R: Build a loss function for variational inference in STS...

sts_build_factored_variational_loss {tfprobability}

R Documentation

Build a loss function for variational inference in STS models.

Description

Variational inference searches for the distribution within some family of approximate posteriors that minimizes a divergence between the approximate posterior q(z) and true posterior p(z|observed_time_series). By converting inference to optimization, it's generally much faster than sampling-based inference algorithms such as HMC. The tradeoff is that the approximating family rarely contains the true posterior, so it may miss important aspects of posterior structure (in particular, dependence between variables) and should not be blindly trusted. Results may vary; it's generally wise to compare to HMC to evaluate whether inference quality is sufficient for your task at hand.

Usage

sts_build_factored_variational_loss(
  observed_time_series,
  model,
  init_batch_shape = list(),
  seed = NULL,
  name = NULL
)

Arguments

`observed_time_series`	`float` `tensor` of shape `⁠concat([sample_shape, model.batch_shape, [num_timesteps, 1]])⁠` where `sample_shape` corresponds to i.i.d. observations, and the trailing `⁠[1]⁠` dimension may (optionally) be omitted if `num_timesteps > 1`. May optionally be an instance of `sts_masked_time_series`, which includes a mask `tensor` to specify timesteps with missing observations.
`model`	An instance of `StructuralTimeSeries` representing a time-series model. This represents a joint distribution over time-series and their parameters with batch shape `⁠[b1, ..., bN]⁠`.
`init_batch_shape`	Batch shape (`list`) of initial states to optimize in parallel. Default value: `list()`. (i.e., just run a single optimization).
`seed`	integer to seed the random number generator.
`name`	name prefixed to ops created by this function.

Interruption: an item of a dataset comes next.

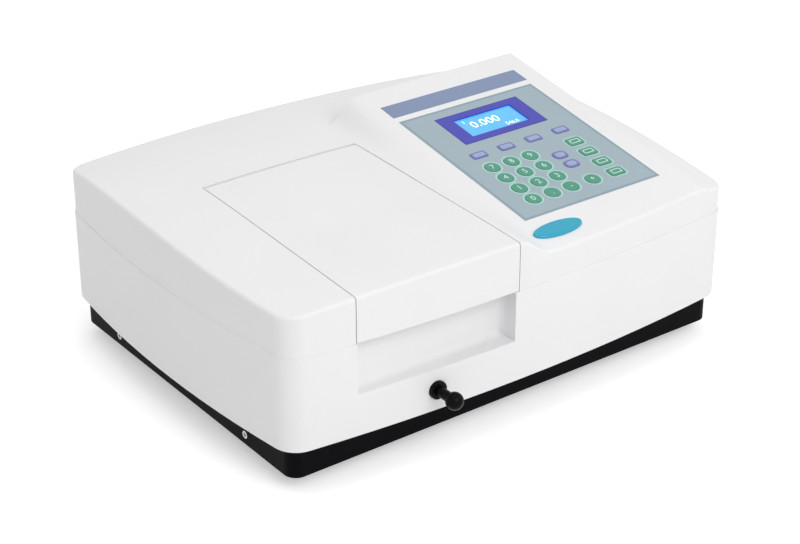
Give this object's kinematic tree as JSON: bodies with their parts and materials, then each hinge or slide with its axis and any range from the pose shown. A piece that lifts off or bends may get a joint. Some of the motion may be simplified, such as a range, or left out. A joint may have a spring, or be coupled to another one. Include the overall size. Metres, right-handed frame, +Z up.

Default value: `NULL` (i.e., 'build_factored_variational_loss').

Details

This method constructs a loss function for variational inference using the Kullback-Liebler divergence KL[q(z) || p(z|observed_time_series)], with an approximating family given by independent Normal distributions transformed to the appropriate parameter space for each parameter. Minimizing this loss (the negative ELBO) maximizes a lower bound on the log model evidence ⁠-log p(observed_time_series)⁠. This is equivalent to the 'mean-field' method implemented in Kucukelbir et al. (2017) and is a standard approach. The resulting posterior approximations are unimodal; they will tend to underestimate posterior uncertainty when the true posterior contains multiple modes (the KL[q||p] divergence encourages choosing a single mode) or dependence between variables.

Value

list of:

variational_loss: float Tensor of shape ⁠tf$concat([init_batch_shape, model$batch_shape])⁠, encoding a stochastic estimate of an upper bound on the negative model evidence ⁠-log p(y)⁠. Minimizing this loss performs variational inference; the gap between the variational bound and the true (generally unknown) model evidence corresponds to the divergence KL[q||p] between the approximate and true posterior.
variational_distributions: a named list giving the approximate posterior for each model parameter. The keys are character parameter names in order, corresponding to ⁠[param.name for param in model.parameters]⁠. The values are tfd$Distribution instances with batch shape ⁠tf$concat([init_batch_shape, model$batch_shape])⁠; these will typically be of the form tfd$TransformedDistribution(tfd.Normal(...), bijector=param.bijector).

References

Alp Kucukelbir, Dustin Tran, Rajesh Ranganath, Andrew Gelman, and David M. Blei. Automatic Differentiation Variational Inference. In Journal of Machine Learning Research, 2017.